* **Problem statement**: Return every entry exactly as written.

* **Information shown**:
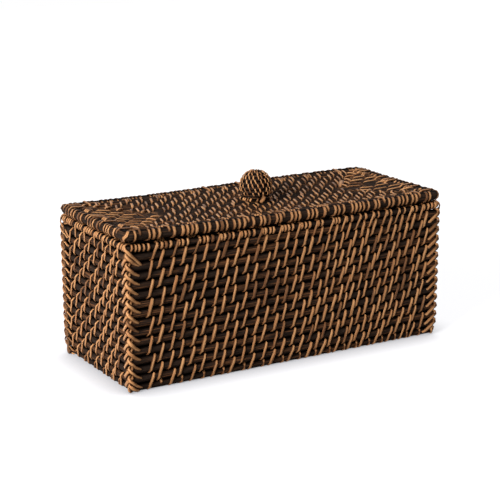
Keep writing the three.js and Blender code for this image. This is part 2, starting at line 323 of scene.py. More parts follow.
# Back inside to the next stitch: (which rod, angle, share of the way to it). One rod needs only two places.
inner_run = [(1, 112, 0.02), (1, 146, 0.08), (1, 180, 0.24), (between_rods, 180, 0.50), (0, 180, 0.76),
             (0, 214, 0.92), (0, 248, 0.98)]
inner_run_of_one = [(1, 146, 0.08), (0, 214, 0.92)]
# Between two rods a strip is pressed in to this share of their radius, and it never goes into the ground.
groove_press = 0.93
lowest_peel = 0.72 * mm


def station(track, distance, lower, upper, which, angle, lift):
    """A place on the way round two rods, each (out, up, radius), and the way it faces."""
    place, outward, swell = track(distance)
    rise = Vector((upper[0] - lower[0], upper[1] - lower[1]))
    along = rise.normalized() if rise.length > 1e-6 else Vector((0, 1))
    face = Vector((along.y, -along.x))
    turn = math.radians(angle)
    way = face * math.cos(turn) + along * math.sin(turn)
    if which == between_rods:
        middle = Vector((lower[0] + upper[0], lower[1] + upper[1])) / 2
        reach = (lower[2] + upper[2]) / 2 * groove_press + lift
    else:
        rod = upper if which else lower
        middle = Vector(rod[:2])
        reach = rod[2] + lift
    spot = middle + way * reach
    place = place + outward * (spot.x * swell) + up * spot.y
    place.z = max(place.z, lowest_peel)
    return place, outward * way.x + up * way.y


def wind(bm, track, turns, width, thickness, taper=1.0, run=outer_run):
    """One strip wound turn after turn. Each turn is (distance, slant, lower rod, upper rod, width, tone).
    The track gives the place, the way out and the swell at a distance along the rods.
    Taper says how far the strip narrows where it dives between the rods."""
    path = []
    lift = thickness / 2 + 0.03 * mm
    for turn, (start, slant, lower, upper, wide, tone) in enumerate(turns):
        single = lower == upper
        for which, angle, share, w, t, shade in run:
            if single and which == between_rods:
                continue
            place, facing = station(track, start + slant * share, lower, upper, which, angle, lift * t)
            path.append((place, facing, (1 + (w - 1) * taper) * wide, t, tone * shade, 0))
        if turn + 1 < len(turns):
            begin = start + slant
            rest = turns[turn + 1][0] - begin
            for which, angle, share in inner_run_of_one if single else inner_run:
                place, facing = station(track, begin + rest * share, lower, upper, which, angle, lift)
                path.append((place, facing, 0.9 * wide, 1.0, tone * 0.9, 0))
    lay(bm, path, width, thickness, sides=8)


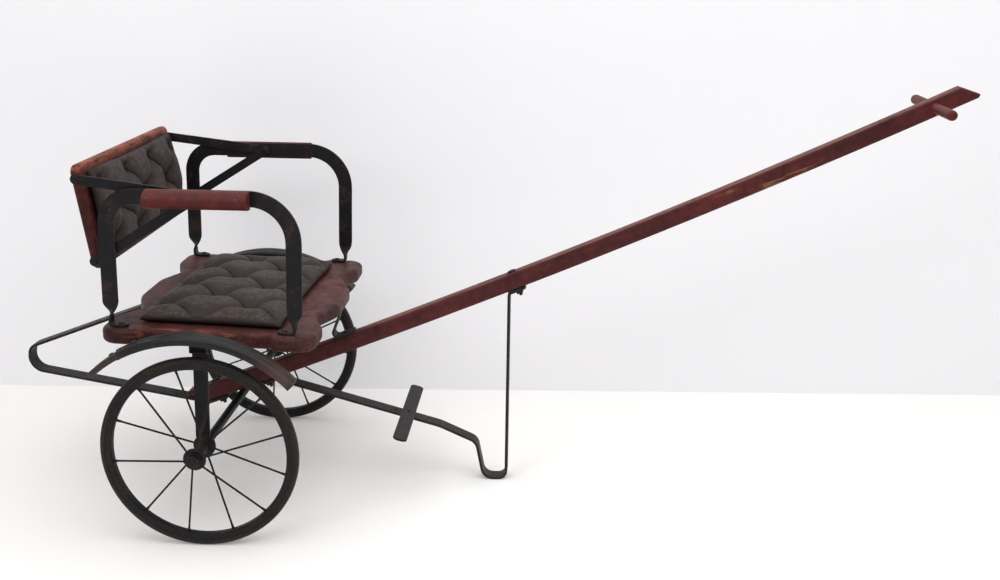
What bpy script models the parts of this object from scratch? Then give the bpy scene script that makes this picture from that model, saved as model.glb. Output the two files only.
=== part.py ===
"""Child's two-wheeled pull cart: wooden seat on an iron axle, drawn by one long wooden pole.

The cart is modelled in metres with +Z up.  +X runs forward towards the tip of the
pole, +Y is the rider's left, and the ground is at z = 0.  Everything that stands on
the axle (uprights, seat, arms, backrest, mudguards) leans forward by SEAT_TILT about
the axle, so it hangs on one tilted empty at the axle's centre.
"""

import math

import bmesh
import bpy
from mathutils import Matrix, Vector

MM = 0.001

# Fits between pieces
FIT_GAP = 0.3 * MM
RUNNING_GAP = 0.8 * MM
CUT_OVERRUN = 4.0 * MM
MERGE_DISTANCE = 0.01 * MM

# Fineness of the round shapes
ARC_STEP = math.radians(15.0)
STRAIGHT_TURN = math.radians(3.0)
SMOOTH_ANGLE = math.radians(35.0)
PLATE_ANGLE = math.radians(60.0)
ROUND_SIDES = 24
HEAD_SIDES = 16
SHANK_SIDES = 12
WIRE_SIDES = 8
HEXAGON_SIDES = 6
HALF_ROUND_STEPS = 8

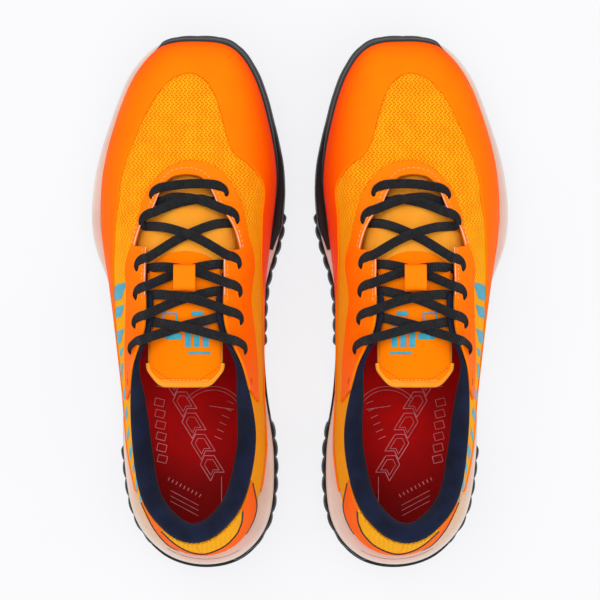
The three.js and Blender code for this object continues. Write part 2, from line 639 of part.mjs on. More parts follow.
// ---------------------------------------------------------------- one shoe, then the pair
piece('outsole', outsole(), 'rubber');
piece('midsole', midsole(), 'foam');
piece('toe_rand', rand(), 'rubber');
piece('board', board(), 'board');
piece('insole', insole(), 'insole');
piece('vamp_knit', knitPart(-VAMP_SEAM, VAMP_SEAM), 'knit');
piece('outer_quarter', knitPart(VAMP_SEAM + SEAM_GAP, BACK_SEAM - SEAM_GAP), 'knit');
piece('inner_quarter', knitPart(-BACK_SEAM + SEAM_GAP, -VAMP_SEAM - SEAM_GAP), 'knit');
piece('back_knit', knitPart(BACK_SEAM, 2 * HEEL_RIB - BACK_SEAM), 'knit');
piece('toe_film', film(-4.15, 4.75, toeFilmTop), 'toeFilm');
piece('outer_film', film(4.8, 9.6, outerFilmTop), 'film');
piece('inner_film', film(-9.6, -4.2, innerFilmTop), 'film');
piece('heel_film', film(9.65, 14.35, heelFilmTop), 'film');
piece('heel_tab', heelTab(), 'tab');
piece('heel_piping', heelPiping(), 'piping');
piece('heel_counter', counter(), 'board');
piece('collar_lining', lining(), 'lining');
piece('eyestay', eyestay(), 'stay');
piece('throat_piping', throatPiping(), 'edge');
piece('tongue', tongue(), 'tongue');
piece('tongue_patch', patch(), 'stay');
piece('tongue_binding', binding(), 'binding');
piece('lace_keeper', keeper(), 'stay');
piece('lace', lace(), 'lace');
piece('outer_aglet', aglet(laceRoute[0], laceRoute[1]), 'aglet');
piece('inner_aglet', aglet(laceRoute.at(-1), laceRoute.at(-2)), 'aglet');

const pair = new THREE.Group();
for (const [side, mirror] of [['right', 1], ['left', -1]]) {
  const oneShoe = new THREE.Group();
  oneShoe.scale.x = mirror;
  oneShoe.position.x = (mirror * SHOE_SPACING) / 2;
  for (const { name, geometry, color, roughness } of nodes) {
    const material = new THREE.MeshStandardMaterial({ color, roughness, metalness: 0 });
    const mesh = new THREE.Mesh(geometry, material);
    mesh.name = `${side}_${name}`;
    oneShoe.add(mesh);
  }
  pair.add(oneShoe);
}

export default pair;
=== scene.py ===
"""Looks of a pair of low-cut lace-up sports shoes.

Lengths in this script are millimetres on one right shoe, with x = 0 on its centre plane. The left
shoe is its mirror image. place() turns them into metres in the frame.
"""

import math

import bpy
import numpy as np
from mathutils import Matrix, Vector
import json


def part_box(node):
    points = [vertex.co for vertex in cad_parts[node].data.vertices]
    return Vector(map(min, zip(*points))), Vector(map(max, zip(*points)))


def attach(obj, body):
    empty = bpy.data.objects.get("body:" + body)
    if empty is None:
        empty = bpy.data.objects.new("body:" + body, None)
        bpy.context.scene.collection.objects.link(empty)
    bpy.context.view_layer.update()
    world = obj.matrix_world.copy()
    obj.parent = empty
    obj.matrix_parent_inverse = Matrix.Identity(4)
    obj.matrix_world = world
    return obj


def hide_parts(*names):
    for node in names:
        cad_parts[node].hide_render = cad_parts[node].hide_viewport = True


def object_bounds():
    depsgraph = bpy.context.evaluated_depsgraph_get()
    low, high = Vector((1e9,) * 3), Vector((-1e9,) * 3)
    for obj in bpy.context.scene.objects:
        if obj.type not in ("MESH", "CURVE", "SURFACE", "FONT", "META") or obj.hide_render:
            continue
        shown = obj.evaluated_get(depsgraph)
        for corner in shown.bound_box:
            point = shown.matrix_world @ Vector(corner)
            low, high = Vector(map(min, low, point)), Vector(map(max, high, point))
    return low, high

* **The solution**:
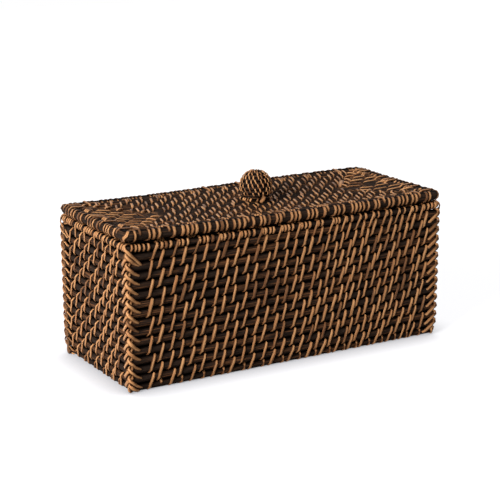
Keep writing the three.js and Blender code for this image. This is part 2, starting at line 323 of scene.py. More parts follow.
# Back inside to the next stitch: (which rod, angle, share of the way to it). One rod needs only two places.
inner_run = [(1, 112, 0.02), (1, 146, 0.08), (1, 180, 0.24), (between_rods, 180, 0.50), (0, 180, 0.76),
             (0, 214, 0.92), (0, 248, 0.98)]
inner_run_of_one = [(1, 146, 0.08), (0, 214, 0.92)]
# Between two rods a strip is pressed in to this share of their radius, and it never goes into the ground.
groove_press = 0.93
lowest_peel = 0.72 * mm


def station(track, distance, lower, upper, which, angle, lift):
    """A place on the way round two rods, each (out, up, radius), and the way it faces."""
    place, outward, swell = track(distance)
    rise = Vector((upper[0] - lower[0], upper[1] - lower[1]))
    along = rise.normalized() if rise.length > 1e-6 else Vector((0, 1))
    face = Vector((along.y, -along.x))
    turn = math.radians(angle)
    way = face * math.cos(turn) + along * math.sin(turn)
    if which == between_rods:
        middle = Vector((lower[0] + upper[0], lower[1] + upper[1])) / 2
        reach = (lower[2] + upper[2]) / 2 * groove_press + lift
    else:
        rod = upper if which else lower
        middle = Vector(rod[:2])
        reach = rod[2] + lift
    spot = middle + way * reach
    place = place + outward * (spot.x * swell) + up * spot.y
    place.z = max(place.z, lowest_peel)
    return place, outward * way.x + up * way.y


def wind(bm, track, turns, width, thickness, taper=1.0, run=outer_run):
    """One strip wound turn after turn. Each turn is (distance, slant, lower rod, upper rod, width, tone).
    The track gives the place, the way out and the swell at a distance along the rods.
    Taper says how far the strip narrows where it dives between the rods."""
    path = []
    lift = thickness / 2 + 0.03 * mm
    for turn, (start, slant, lower, upper, wide, tone) in enumerate(turns):
        single = lower == upper
        for which, angle, share, w, t, shade in run:
            if single and which == between_rods:
                continue
            place, facing = station(track, start + slant * share, lower, upper, which, angle, lift * t)
            path.append((place, facing, (1 + (w - 1) * taper) * wide, t, tone * shade, 0))
        if turn + 1 < len(turns):
            begin = start + slant
            rest = turns[turn + 1][0] - begin
            for which, angle, share in inner_run_of_one if single else inner_run:
                place, facing = station(track, begin + rest * share, lower, upper, which, angle, lift)
                path.append((place, facing, 0.9 * wide, 1.0, tone * 0.9, 0))
    lay(bm, path, width, thickness, sides=8)


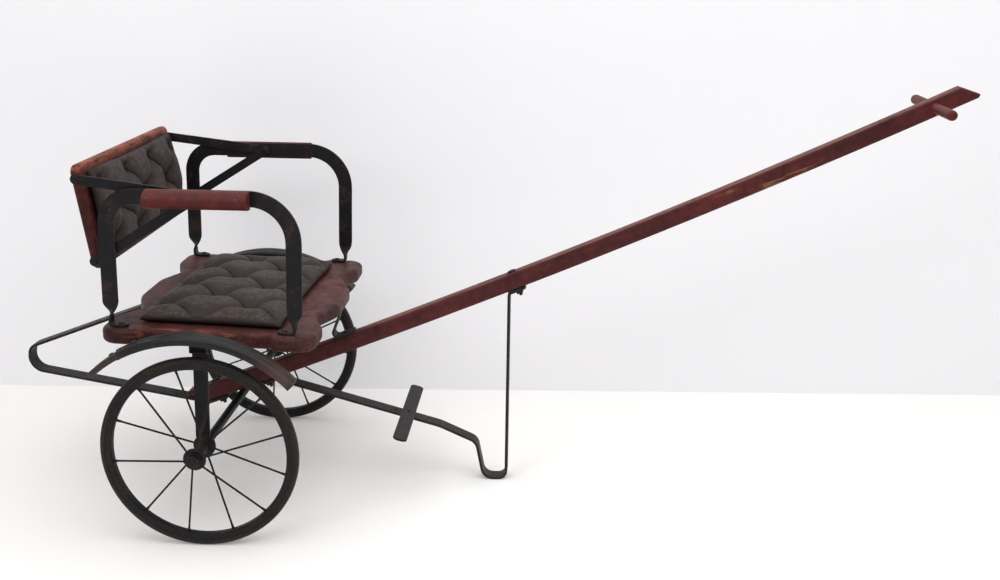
What bpy script models the parts of this object from scratch? Then give the bpy scene script that makes this picture from that model, saved as model.glb. Output the two files only.
=== part.py ===
"""Child's two-wheeled pull cart: wooden seat on an iron axle, drawn by one long wooden pole.

The cart is modelled in metres with +Z up.  +X runs forward towards the tip of the
pole, +Y is the rider's left, and the ground is at z = 0.  Everything that stands on
the axle (uprights, seat, arms, backrest, mudguards) leans forward by SEAT_TILT about
the axle, so it hangs on one tilted empty at the axle's centre.
"""

import math

import bmesh
import bpy
from mathutils import Matrix, Vector

MM = 0.001

# Fits between pieces
FIT_GAP = 0.3 * MM
RUNNING_GAP = 0.8 * MM
CUT_OVERRUN = 4.0 * MM
MERGE_DISTANCE = 0.01 * MM

# Fineness of the round shapes
ARC_STEP = math.radians(15.0)
STRAIGHT_TURN = math.radians(3.0)
SMOOTH_ANGLE = math.radians(35.0)
PLATE_ANGLE = math.radians(60.0)
ROUND_SIDES = 24
HEAD_SIDES = 16
SHANK_SIDES = 12
WIRE_SIDES = 8
HEXAGON_SIDES = 6
HALF_ROUND_STEPS = 8

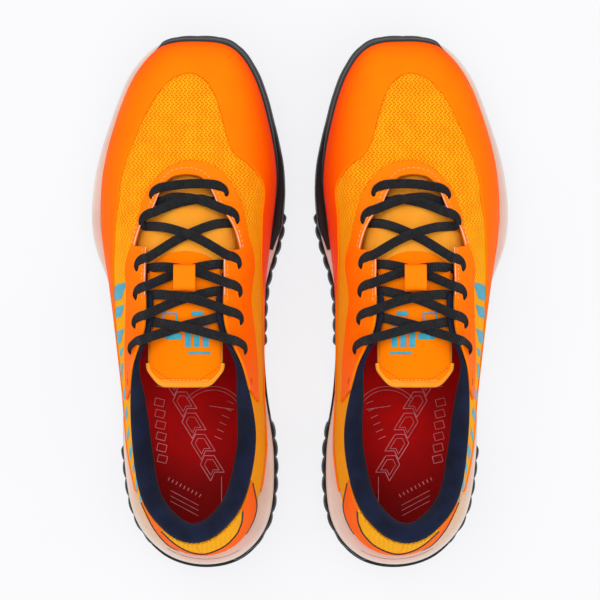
The three.js and Blender code for this object continues. Write part 2, from line 639 of part.mjs on. More parts follow.
// ---------------------------------------------------------------- one shoe, then the pair
piece('outsole', outsole(), 'rubber');
piece('midsole', midsole(), 'foam');
piece('toe_rand', rand(), 'rubber');
piece('board', board(), 'board');
piece('insole', insole(), 'insole');
piece('vamp_knit', knitPart(-VAMP_SEAM, VAMP_SEAM), 'knit');
piece('outer_quarter', knitPart(VAMP_SEAM + SEAM_GAP, BACK_SEAM - SEAM_GAP), 'knit');
piece('inner_quarter', knitPart(-BACK_SEAM + SEAM_GAP, -VAMP_SEAM - SEAM_GAP), 'knit');
piece('back_knit', knitPart(BACK_SEAM, 2 * HEEL_RIB - BACK_SEAM), 'knit');
piece('toe_film', film(-4.15, 4.75, toeFilmTop), 'toeFilm');
piece('outer_film', film(4.8, 9.6, outerFilmTop), 'film');
piece('inner_film', film(-9.6, -4.2, innerFilmTop), 'film');
piece('heel_film', film(9.65, 14.35, heelFilmTop), 'film');
piece('heel_tab', heelTab(), 'tab');
piece('heel_piping', heelPiping(), 'piping');
piece('heel_counter', counter(), 'board');
piece('collar_lining', lining(), 'lining');
piece('eyestay', eyestay(), 'stay');
piece('throat_piping', throatPiping(), 'edge');
piece('tongue', tongue(), 'tongue');
piece('tongue_patch', patch(), 'stay');
piece('tongue_binding', binding(), 'binding');
piece('lace_keeper', keeper(), 'stay');
piece('lace', lace(), 'lace');
piece('outer_aglet', aglet(laceRoute[0], laceRoute[1]), 'aglet');
piece('inner_aglet', aglet(laceRoute.at(-1), laceRoute.at(-2)), 'aglet');

const pair = new THREE.Group();
for (const [side, mirror] of [['right', 1], ['left', -1]]) {
  const oneShoe = new THREE.Group();
  oneShoe.scale.x = mirror;
  oneShoe.position.x = (mirror * SHOE_SPACING) / 2;
  for (const { name, geometry, color, roughness } of nodes) {
    const material = new THREE.MeshStandardMaterial({ color, roughness, metalness: 0 });
    const mesh = new THREE.Mesh(geometry, material);
    mesh.name = `${side}_${name}`;
    oneShoe.add(mesh);
  }
  pair.add(oneShoe);
}

export default pair;
=== scene.py ===
"""Looks of a pair of low-cut lace-up sports shoes.

Lengths in this script are millimetres on one right shoe, with x = 0 on its centre plane. The left
shoe is its mirror image. place() turns them into metres in the frame.
"""

import math

import bpy
import numpy as np
from mathutils import Matrix, Vector
import json


def part_box(node):
    points = [vertex.co for vertex in cad_parts[node].data.vertices]
    return Vector(map(min, zip(*points))), Vector(map(max, zip(*points)))


def attach(obj, body):
    empty = bpy.data.objects.get("body:" + body)
    if empty is None:
        empty = bpy.data.objects.new("body:" + body, None)
        bpy.context.scene.collection.objects.link(empty)
    bpy.context.view_layer.update()
    world = obj.matrix_world.copy()
    obj.parent = empty
    obj.matrix_parent_inverse = Matrix.Identity(4)
    obj.matrix_world = world
    return obj


def hide_parts(*names):
    for node in names:
        cad_parts[node].hide_render = cad_parts[node].hide_viewport = True


def object_bounds():
    depsgraph = bpy.context.evaluated_depsgraph_get()
    low, high = Vector((1e9,) * 3), Vector((-1e9,) * 3)
    for obj in bpy.context.scene.objects:
        if obj.type not in ("MESH", "CURVE", "SURFACE", "FONT", "META") or obj.hide_render:
            continue
        shown = obj.evaluated_get(depsgraph)
        for corner in shown.bound_box:
            point = shown.matrix_world @ Vector(corner)
            low, high = Vector(map(min, low, point)), Vector(map(max, high, point))
    return low, high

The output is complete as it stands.